I found out today that my Uncle Ed died.
On the one hand, the news is sad, but I am also relieved since he was suffering with a neurological disease for years.
Growing up, my Dad's parents (after my own parents divorced) would take me in for the summer in Royal Oak, Michigan (for the geographically impared, Royal Oak is just outside Detroit). Ed married my Dad's sister Jan, and they lived just a block and a half away from my grandparents house. What really stood out about their house was the six car garage Ed built (I recall him building it) to store the cars he spent his time restoring. There was also the two story play house he built for his kids.
Not only handy, he also had an incredible sense of humor and at times probably could have used some adult supervision himself, especially around fireworks.

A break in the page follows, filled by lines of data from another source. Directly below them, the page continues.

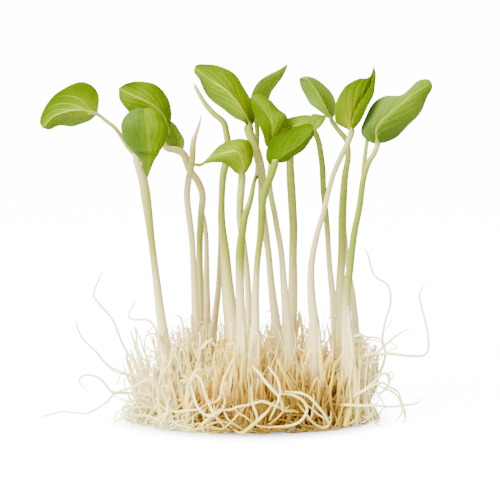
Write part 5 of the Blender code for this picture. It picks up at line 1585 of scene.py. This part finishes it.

# Each kind of root: how its routes are made, its thickness from its start to its end, how it is
# meshed, how much it wobbles, how bright it is (how much paler it is and how far it is kept out of
# the painted golden shade and brown shadow) and how high it reaches
rootSettings = {
    "stray": {"maker": strayRoutes, "thick": (0.46, 0.20), "swell": (0.95, 1.05), "sides": 8, "step": 0.7,
              "wobble": 0.15, "wave": 6.0, "seed": 3, "bright": 0.75},
    "front": {"maker": frontRoutes, "sides": 8, "step": 0.7, "wobble": 0.20, "wave": 7.0, "seed": 5,
              "bright": 0.72},
    "end": {"maker": endRoutes, "sides": 7, "step": 0.7, "wobble": 0.20, "wave": 7.0, "seed": 6,
            "bright": 0.8},
    "noodles": {"maker": edgeRoutes, "course": noodleCourse, "count": 16, "thick": (0.36, 0.24), "sides": 6,
                "step": 0.9, "wobble": 0.9, "wave": 7.0, "seed": 7, "bright": 0.6, "tops": (3.0, 10.0),
                "turns": (0.25, 0.75)},
    "columns": {"maker": riserRoutes, "perStem": 11, "thick": (1.05, 0.34), "sides": 7, "step": 1.3,
                "wobble": 0.25, "wave": 9.0, "seed": 9, "bright": 0.55, "tops": (14.0, 42.0, 25.0),
                "foot": (2.2, 6.0), "beside": (-0.6, -0.1), "curled": 0.03},
    "risers": {"maker": riserRoutes, "perStem": 20, "thick": (0.26, 0.13), "sides": 4, "step": 1.3,
               "wobble": 0.45, "wave": 8.0, "seed": 11, "bright": 0.6, "tops": (9.0, 32.0, 18.0),
               "foot": (2.5, 9.0), "beside": (-0.3, 0.8), "curled": 0.7},
    "uprights": {"maker": uprightRoutes, "count": 600, "thick": (0.80, 0.30), "swell": (0.55, 1.20),
                 "sides": 6, "step": 1.4, "wobble": 0.42, "wave": 9.0, "seed": 13, "bright": 0.15},
    "thinUprights": {"maker": uprightRoutes, "count": 320, "thick": (0.28, 0.12), "swell": (0.55, 1.20),
                     "sides": 4, "step": 1.4, "wobble": 0.75, "wave": 6.5, "seed": 15, "bright": 0.5},
    "arches": {"maker": archRoutes, "count": 100, "thick": (0.30, 0.20), "sides": 5, "step": 1.1,
               "wobble": 0.8, "wave": 6.5, "seed": 14, "bright": 0.45, "tops": (0.45, 1.22),
               "spans": (2.0, 11.0), "bow": 3.0},
    "shoulder": {"maker": edgeRoutes, "course": shoulderCourse, "count": 44, "thick": (0.34, 0.20),
                 "sides": 5, "step": 1.1, "wobble": 1.0, "wave": 7.0, "seed": 17, "bright": 0.5,
                 "tops": (5.0, 13.0), "turns": (0.10, 0.50)},
    "foot": {"maker": edgeRoutes, "course": footCourse, "count": 110, "thick": (0.40, 0.24), "sides": 5,
             "step": 1.1, "wobble": 0.9, "wave": 6.0, "seed": 19, "bright": 0.45, "tops": (1.2, 5.5),
             "turns": (0.15, 0.50)},
    "splayed": {"maker": splayedRoutes, "count": 280, "thick": (0.42, 0.16), "sides": 5, "step": 1.2,
                "wobble": 0.6, "wave": 7.0, "seed": 21, "bright": 0.5, "tops": (6.0, 20.0),
                "atEnds": 0.7, "spread": 0.55, "turn": 0.25, "reach": (0.90, 1.12)},
    "wanderers": {"maker": wandererRoutes, "count": 46, "thick": (0.26, 0.13), "sides": 5, "step": 0.8,
                  "wobble": 0.5, "wave": 6.0, "seed": 23, "bright": 0.85, "tops": (2.0, 20.0),
                  "furthest": 40.0, "rightShare": 0.55, "spread": 0.45, "start": 0.80, "tilt": (-0.6, 1.4),
                  "curl": (0.15, 0.75), "drift": 0.25, "steps": (4, 5, 6), "stepLength": (1.5, 2.8)},
    "hairs": {"maker": hairRoutes, "count": 260, "thick": (0.15, 0.07), "sides": 3, "step": 1.4,
              "wobble": 1.0, "wave": 4.0, "seed": 29, "bright": 0.7, "lengths": (6.0, 14.0)},
}

growHeart(heartSkin, heartSettings)
for part, given in rootSettings.items():
    routes = given["maker"](random.Random(given["seed"]), given)
    growRoots("roots" + part.capitalize(), routeTubes, routes, given, rootSkin)
print("roots grown")
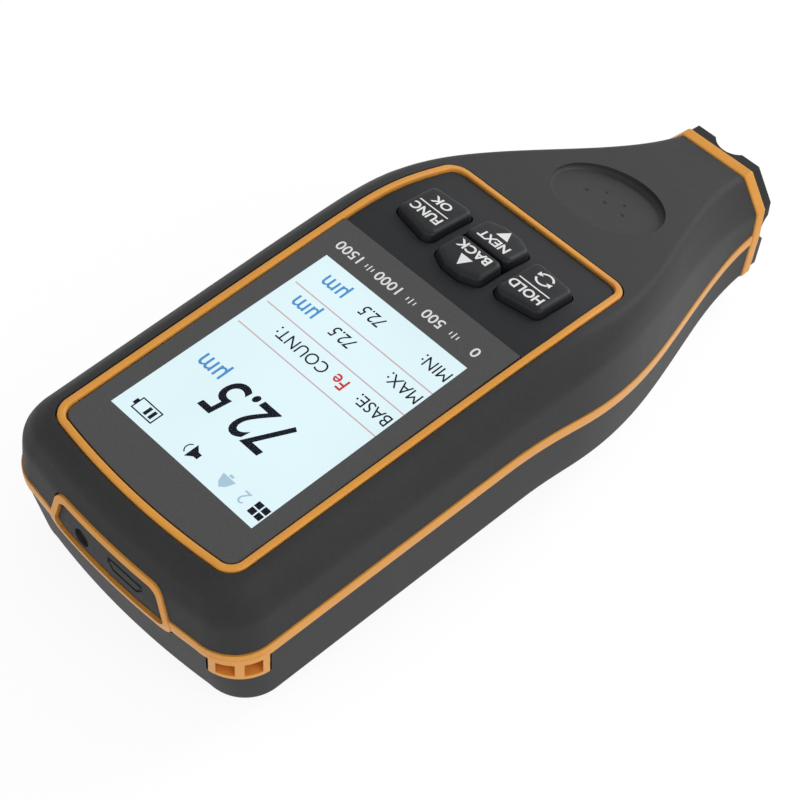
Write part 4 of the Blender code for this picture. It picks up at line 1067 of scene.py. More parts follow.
@dataclass
class Panel:
    """The outline of the panel's ring."""

    ring_width: float = 0.0014
    half_width: float = 0.02275
    taper: float = 0.0125
    foot_y: float = 0.0060
    bulge: float = 0.0013
    nose_y: float = 0.1034
    radius: float = 0.0040
    waist_start: float = 0.080
    waist_curve: float = 3.4
    steps: int = 12

    def ring_half(self, y: float) -> float:
        """Return the half width of the ring's outer edge."""
        widening = self.taper * (min(y, self.waist_start) - FORM.taper_start)
        return self.half_width + widening - self.waist_curve * max(y - self.waist_start, 0.0) ** 2

    def ring_outline(self) -> list[Point]:
        """Trace the ring's outer edge."""
        shares = [step / self.steps for step in range(self.steps + 1)]
        turns = [math.pi / 2.0 * share for share in shares]
        arcs = [(self.radius * math.sin(t), self.radius * (1.0 - math.cos(t))) for t in turns]
        straight = self.ring_half(self.foot_y) - self.radius
        shoulder = self.nose_y - self.radius
        waist = [self.waist_start + (shoulder - self.waist_start) * s for s in shares[:-1]]
        right = [(straight * s, self.foot_y + self.bulge * s * s) for s in shares[:-1]]
        right += [(straight + out, self.foot_y + self.bulge + rise) for out, rise in arcs]
        right += [(self.ring_half(y), y) for y in waist]
        right += [(self.ring_half(shoulder) - rise, shoulder + out) for out, rise in arcs]
        return right + [(-x, y) for x, y in reversed(right[1:])]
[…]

Ah, the fireworks. He would trade glasses (he was an optician and was part owner of a glasses shop) for a ridiculous amount of fireworks every year. There was the time when a Roman candle fell over and started shooting at the garage, Ed kicked it and it started shooting at the neighbor's house. Then there was the time we went into the park behind his house and several fireworks ended up landing near the school on the other side of the park, and the ones that didn't hit the school nearly hit 12 Mile Rd.
He was also my first real introduction to computers. One year I visited, he would occasionally take me into his office and let me play games on the Apple ][ he used for the business (oh, and sometimes I would have to clean the glasses before they were delivered to customers). I recall us both being affected by the ending of the classical text adventure game “Planetfall.” And at his house, he had an ever increasing number of gaming systems, starting with the Bally Professional Arcade system back in 1979.
It's no wonder that his own kids are involved with carpentry and information technology.